Mother Knows Best: Birthplace Moms Connect With Their Patients Through Shared Experiences

Mother Knows Best: Birthplace Moms Connect With Their Patients Through Shared Experiences

By Jacob Luecke

This story is featured in the Spring 2014 edition of myBoone Health magazine. Click here for a free subscription.

As a nurse with 16 years of experience helping deliver babies, Marla Owen has witnessed the miracle of birth hundreds of times. Yet, there are three deliveries in particular that inspire her on a daily basis: the births of her three sons.

Luke, 13, Cale, 11, and Andrew, 18 months, were all born at the Boone Family Birthplace. Each day as she serves patients at Boone Hospital, Owen is reminded of how her own nurses gave words of encouragement, helped take pictures and celebrated by her side as her children were born.

Now, in her nursing work, she tries to provide that same level of care to the women and families at the birthplace.

“There is not a more special, exciting time than the day and the moment when your children are born,” Owen says. “I want all the moms that I care for to have the good memories of the day their children were born. I certainly do and it’s because of the care I received from my friends and coworkers.”

The other mothers who serve patients at the Boone Family Birthplace share that sentiment. They empathize as their patients endure contractions. They share in the joy of seeing a child’s face for the first time. They relate to worries and fears new parents often have. All of these are familiar emotions because they’ve experienced them all firsthand.

Rebecca Romero-Perez and Anderson

“I believe that my experience as a mom helps me tremendously to be a better nurse,” birthplace nurse Rebecca Romero-Perez says. “I can actually relate to my patients with what they are going through, physically and emotionally. There are times that I even share my own personal stories with my patients and it helps us to bond over our common experiences.”

Romero-Perez has served patients at the Boone Family Birthplace for more than six years, and she’s always had an interest in birth and infants.

“I always knew that I wanted to work with pregnant women and babies,” she says. “The whole labor and delivery process is simply amazing!”

She has three sons at home, Aidan, 8, Ashton, 5 and Anderson, 16 months. “I’m thrilled to say that each one of them is a Boone Baby!” she says.
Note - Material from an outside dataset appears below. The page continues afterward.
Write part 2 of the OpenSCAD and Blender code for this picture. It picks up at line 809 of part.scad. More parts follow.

As she helps welcome new children into the world each day, she often reflects back to when her own boys were brand-new.

“Being around babies at work makes me think of my boys when they were little,” Romero-Perez says. “On occasion I’ll see a baby that resembles my boys, and it’s always so sweet to see. It’s also cool to see a baby that weighs the same as my boys. It’s so crazy to think that they were once that exact same size.”

Owen says she feels the same way. She, too, is often reminded of her children as newborns.
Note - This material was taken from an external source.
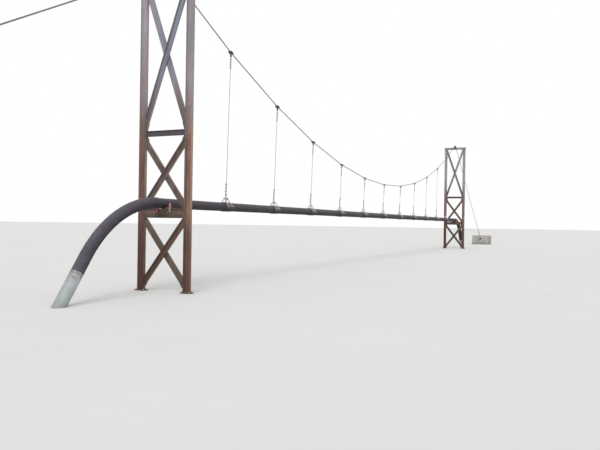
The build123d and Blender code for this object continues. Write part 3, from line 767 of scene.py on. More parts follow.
def concrete_finish(colours):
    """Weathered concrete: clouds, damp streaks down it, small holes, and moss near the ground."""
    finish = Finish("concrete", 0.9)
    clouds = finish.grain(0.05, 0.3, 0.7)
    finish.paint(finish.shades(clouds, colours.concrete, 0.72, 1.12))
    damp = finish.grain(0.012, 0.48, 0.72, (1, 1, 8.0), at=(2, 6, 1))
    finish.cover(damp, shade(colours.concrete, 0.45), 0.55)
    holes = finish.grain(0.0028, 0.66, 0.72, detail=2.0, at=(1, 1, 8))
    finish.cover(holes, shade(colours.concrete, 0.35))
    moss = finish.grain(0.01, 0.4, 0.62, at=(8, 0, 2))
    finish.cover(finish.between(finish.where[2], 0.045, 0.0, 0.0, 0.8),
                 shade(colours.lichen, 0.8), moss)
    finish.bump(finish.maths("SUBTRACT", clouds, holes), 0.8 * MM)
    finish.bump(finish.grain(0.003, 0.3, 0.7), 0.2 * MM)
    return finish.material


FINISHES = {}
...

“I love remembering what it was like the day they were born, what they looked like and how they sounded when they cried,” she says. “I feel extremely lucky that I get to share these experiences with the families I care for during their birth experiences.”
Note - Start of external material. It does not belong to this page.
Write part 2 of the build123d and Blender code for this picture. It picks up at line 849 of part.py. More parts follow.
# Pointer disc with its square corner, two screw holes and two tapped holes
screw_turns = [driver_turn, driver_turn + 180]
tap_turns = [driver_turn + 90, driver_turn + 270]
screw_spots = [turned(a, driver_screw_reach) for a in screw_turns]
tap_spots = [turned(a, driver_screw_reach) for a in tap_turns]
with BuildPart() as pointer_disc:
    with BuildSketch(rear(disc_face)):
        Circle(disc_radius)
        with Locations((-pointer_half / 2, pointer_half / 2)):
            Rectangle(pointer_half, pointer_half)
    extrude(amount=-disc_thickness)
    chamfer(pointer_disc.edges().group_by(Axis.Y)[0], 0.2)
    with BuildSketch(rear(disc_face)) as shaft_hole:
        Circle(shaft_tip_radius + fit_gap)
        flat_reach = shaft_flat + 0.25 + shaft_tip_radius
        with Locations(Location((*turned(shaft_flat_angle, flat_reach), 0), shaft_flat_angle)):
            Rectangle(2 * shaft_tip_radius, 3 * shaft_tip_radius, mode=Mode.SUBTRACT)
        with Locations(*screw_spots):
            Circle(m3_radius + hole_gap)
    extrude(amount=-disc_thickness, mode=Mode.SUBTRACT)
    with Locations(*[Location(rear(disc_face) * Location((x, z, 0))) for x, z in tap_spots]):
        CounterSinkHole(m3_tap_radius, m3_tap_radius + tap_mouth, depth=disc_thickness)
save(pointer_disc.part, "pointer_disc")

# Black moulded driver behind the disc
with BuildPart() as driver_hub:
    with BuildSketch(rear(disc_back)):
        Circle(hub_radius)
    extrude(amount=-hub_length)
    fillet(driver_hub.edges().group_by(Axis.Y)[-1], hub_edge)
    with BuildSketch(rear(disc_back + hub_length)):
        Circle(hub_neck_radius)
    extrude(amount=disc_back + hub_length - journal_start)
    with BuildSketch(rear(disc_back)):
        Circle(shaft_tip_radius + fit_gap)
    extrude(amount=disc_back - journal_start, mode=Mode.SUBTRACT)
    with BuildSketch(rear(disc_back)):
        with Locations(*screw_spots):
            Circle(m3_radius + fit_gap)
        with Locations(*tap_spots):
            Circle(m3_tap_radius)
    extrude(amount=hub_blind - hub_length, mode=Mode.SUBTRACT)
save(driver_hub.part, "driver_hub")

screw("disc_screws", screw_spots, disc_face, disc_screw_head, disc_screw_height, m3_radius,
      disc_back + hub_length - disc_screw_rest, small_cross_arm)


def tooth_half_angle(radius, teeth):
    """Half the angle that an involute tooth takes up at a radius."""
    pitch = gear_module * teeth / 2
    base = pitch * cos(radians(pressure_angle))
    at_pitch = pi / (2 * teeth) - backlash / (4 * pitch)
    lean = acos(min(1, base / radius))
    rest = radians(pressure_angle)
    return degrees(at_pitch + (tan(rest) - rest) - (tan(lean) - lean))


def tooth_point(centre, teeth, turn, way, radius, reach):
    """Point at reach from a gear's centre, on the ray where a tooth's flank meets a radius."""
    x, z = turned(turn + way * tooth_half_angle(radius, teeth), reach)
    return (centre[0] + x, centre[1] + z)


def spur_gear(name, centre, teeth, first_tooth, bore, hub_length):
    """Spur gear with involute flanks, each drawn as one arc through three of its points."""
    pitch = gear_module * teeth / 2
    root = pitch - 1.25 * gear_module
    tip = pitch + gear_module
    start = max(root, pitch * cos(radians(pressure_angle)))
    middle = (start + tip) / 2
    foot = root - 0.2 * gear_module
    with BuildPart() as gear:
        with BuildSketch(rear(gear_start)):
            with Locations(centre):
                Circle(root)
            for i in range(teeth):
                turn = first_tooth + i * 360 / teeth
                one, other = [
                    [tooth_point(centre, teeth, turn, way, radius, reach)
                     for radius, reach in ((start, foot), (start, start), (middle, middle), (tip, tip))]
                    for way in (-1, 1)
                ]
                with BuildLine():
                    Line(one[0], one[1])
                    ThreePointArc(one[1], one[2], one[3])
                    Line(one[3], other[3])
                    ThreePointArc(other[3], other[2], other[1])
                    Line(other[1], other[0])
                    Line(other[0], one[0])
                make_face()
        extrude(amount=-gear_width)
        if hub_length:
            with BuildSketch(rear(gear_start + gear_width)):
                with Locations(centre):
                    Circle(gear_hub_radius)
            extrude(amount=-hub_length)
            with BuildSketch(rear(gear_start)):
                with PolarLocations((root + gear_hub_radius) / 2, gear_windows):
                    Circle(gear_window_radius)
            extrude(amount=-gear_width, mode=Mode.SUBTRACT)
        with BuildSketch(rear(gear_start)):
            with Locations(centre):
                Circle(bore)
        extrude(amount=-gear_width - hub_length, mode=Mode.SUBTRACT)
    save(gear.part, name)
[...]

Jennifer Roelands, MD, with twins Blake and Brooklyn

While the celebration of new life is one of the greatest joys of working in the Boone Family Birthplace, some caregivers also have experienced personally the complications that sometimes come with labor and birth. This has given them a great level of compassion with patients facing similar issues.

Two years ago, Jennifer Roelands, MD, with Women’s Health Associates, came close to delivering her twins at 31 weeks gestation. She was put on bed rest — not always the most comfortable experience. However, the precaution worked and she made it to 34 weeks before delivering her twins, who were cared for in Boone Hospital’s Intensive Care Nursery.

“I think about my labor experience every time I am involved in someone else’s labor, especially preterm babies,” Dr. Roelands says. “I often think about the fear and uncertainty that preterm babies cause mothers and try to impart my story to them when appropriate because I think when people are scared they want to feel like they are not the only one.”

Dr. Roelands’ twins, Blake and Brooklyn, now 2, joined her older sons, Aidan, 7, and Logan, 4. Aidan was born before the family moved to mid-Missouri. Her three youngest were born at Boone Hospital.

“Being around babies always makes me think of my kids,” she says. “I love holding the newborns when my patients come in for their postpartum check. I like to see how they have grown and see how they have changed.”

Boone Family Birthplace caregivers also say their experience raising children has given them a greater understanding about how to care for patients.

“I think that being a mom teaches you a lot about compassion and anticipating the needs of others,” Owen says. “You certainly have to put the needs of others — like your children — before your own needs. You also have to learn to be organized. I see these qualities in my coworkers and the nurses that I want to be like.”

While working in the Boone Family Birthplace makes every day a celebration of motherhood, these caregivers say they are looking forward to Mother’s Day. Like all moms, they say they enjoy the opportunity to rest, receive homemade gifts and eat a good meal.

Dr. Roelands says she plans to do the cooking.

“I love to cook and it makes me happy when the kids want me to make breakfast for them,” she says.

Romero-Perez shares this wish: “Every mother should get to feel like a queen on Mother’s Day.”